Photo Credit: Bloomberg photo by Michael Nagle
Apple's iPhone 8, iPhone 8 Plus and $1,000 iPhone X trail the latest smartphones from Samsung Electronics Co. and Alphabet's Google in download speeds, according to data from Ookla LLC, a company that provides the most popular online service for measuring the speed of an Internet connection with its Speedtest app and website.
Faster Internet data means that users can load websites and start watching movies more quickly, make crisper video calls and get higher-quality video. As smartphones start to look more like each other, handset makers are trying to tout under-the-cover hardware features. Samsung has marketed the issue against Apple with commercials highlighting the faster mobile Internet speeds in its recent TV ad push.

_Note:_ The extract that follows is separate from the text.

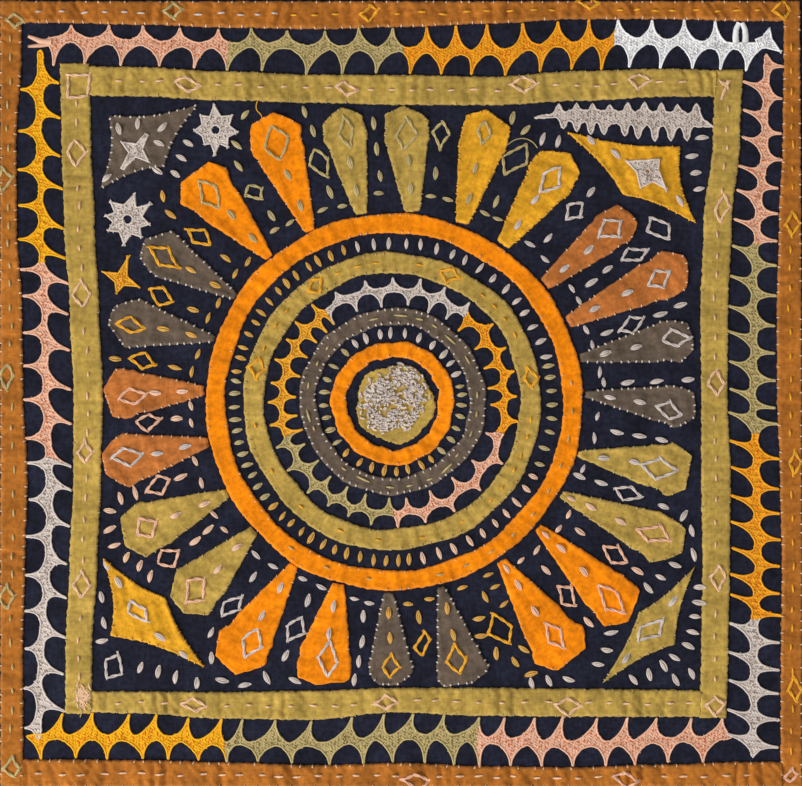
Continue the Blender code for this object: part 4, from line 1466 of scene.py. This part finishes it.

Ookla's data are important because they are created by users - not in a corporate lab - and encompass the range of random real-world conditions that affect performance like distance from cellular towers and network congestion. Ookla said it hosts millions of tests a day and has done 20 billion in total.
To be sure, it can be difficult for users to tell the differences between how fast pages load on a phone. But it's easier to sense the quality of video, how long it takes to pull up a song and how long it takes to send an email. Web speeds aren't the only important device speed metric. Apple's main processors that control the speed of launching apps, swiping through PDFs and loading games are often recognized as some of the fastest in the industry.
"With both LTE-Advanced speeds and Apple's custom-designed A11 Bionic, the smartest and most powerful chip ever in a smartphone, iPhone 8, iPhone 8 Plus and iPhone X provide an incredibly fast wireless experience that can easily handle today's most demanding tasks," an Apple spokeswoman said in a statement. "With up to 27 LTE bands, more than any other smartphone in the world, these iPhones also provide the best worldwide LTE coverage."
The slower load times also haven't noticeably hurt the iPhone against its competition. It's one of the best-reviewed smartphones in the world, with the latest models constantly outselling the competition. Apple sold more than 216 million iPhones last year and could top that in 2018 given strong interest in new larger and lower-cost models planned to be released later this year. Samsung was the world's biggest smartphone maker in 2017, shipping more than 317 million units, according to research analyst IDC.
The speed-test data, reviewed by Bloomberg, show that Samsung's Galaxy S9 phones had an average download speed - across carriers in the US - of 38.9 megabits per second, based on about 102,000 tests over the past three months. The larger model, the S9+, delivered speeds of 38.4Mbps, according to a sample size of about 169,000 phone connections. The iPhone X on average downloaded data at 29.7Mbps, based on a 603,000 tests. The iPhone 8 Plus and iPhone 8 were close behind with speeds of 29.4Mbps and 28.6Mbps, respectively.
Ookla's data breakdown indicated the iPhone X operated faster on Verizon Communications Inc.'s wireless network with average speeds of 31.5Mbps and slowest on Sprint Corp.'s with speeds of 25.1Mbps. The Galaxy S9+, which is closest to the iPhone X in terms of price, recorded average speeds of 38.2Mbps on Verizon and 34.2Mbps on Sprint.
Google's Pixel 2 XL delivered a speed of 33.9Mbps and the smaller Pixel 2 showed speeds of 34.4Mbps.
Ookla's insight into speed may become more of a factor in purchase decisions next year when the industry plans to start offering fifth generation, or 5G, services, which will be multiple times faster than what's currently available - if the technology can translate theory into practice. Companies that are able to provide phones on those networks earlier may grab market share. Apple has typically lagged behind on such moves, preferring to wait until standards are established and networks fully built out.
The speeds of smartphone data downloads are determined by a combination of the modem chips used in the device and the software that tunes the hardware. Apple uses a mix of modems from Intel Corp. and Qualcomm in the newest iPhones. Verizon and Sprint models in addition to those purchased without a carrier from an Apple retail store use Qualcomm components, while the phones designed for AT&T and T-Mobile US use cellular modems from Intel.
Qualcomm's latest modems are usually speedier than the ones built by Intel, but Apple uses software to keep the speeds of the Qualcomm chips closer to that of the Intel devices.
Huawei Technologies Co.'s Mate 10 Pro, a phone for the US market, recorded the slowest average speeds of 22Mbps, based on a small sample size of 884 phones.
Qualcomm, the biggest maker of mobile phone modem chips, put out its own view of the numbers Monday, arguing that Apple phones that don't use its chips are slower than competing devices, and even those that do, are slower than other devices with the same connection component.
Apple and Qualcomm are embroiled in a worldwide legal dispute in which Apple is arguing that the chipmaker has unfairly used its position in such chips to force it and other phone makers to pay technology licensing fees. Apple has pared back its reliance on Qualcomm and used Intel modems for some of its phones.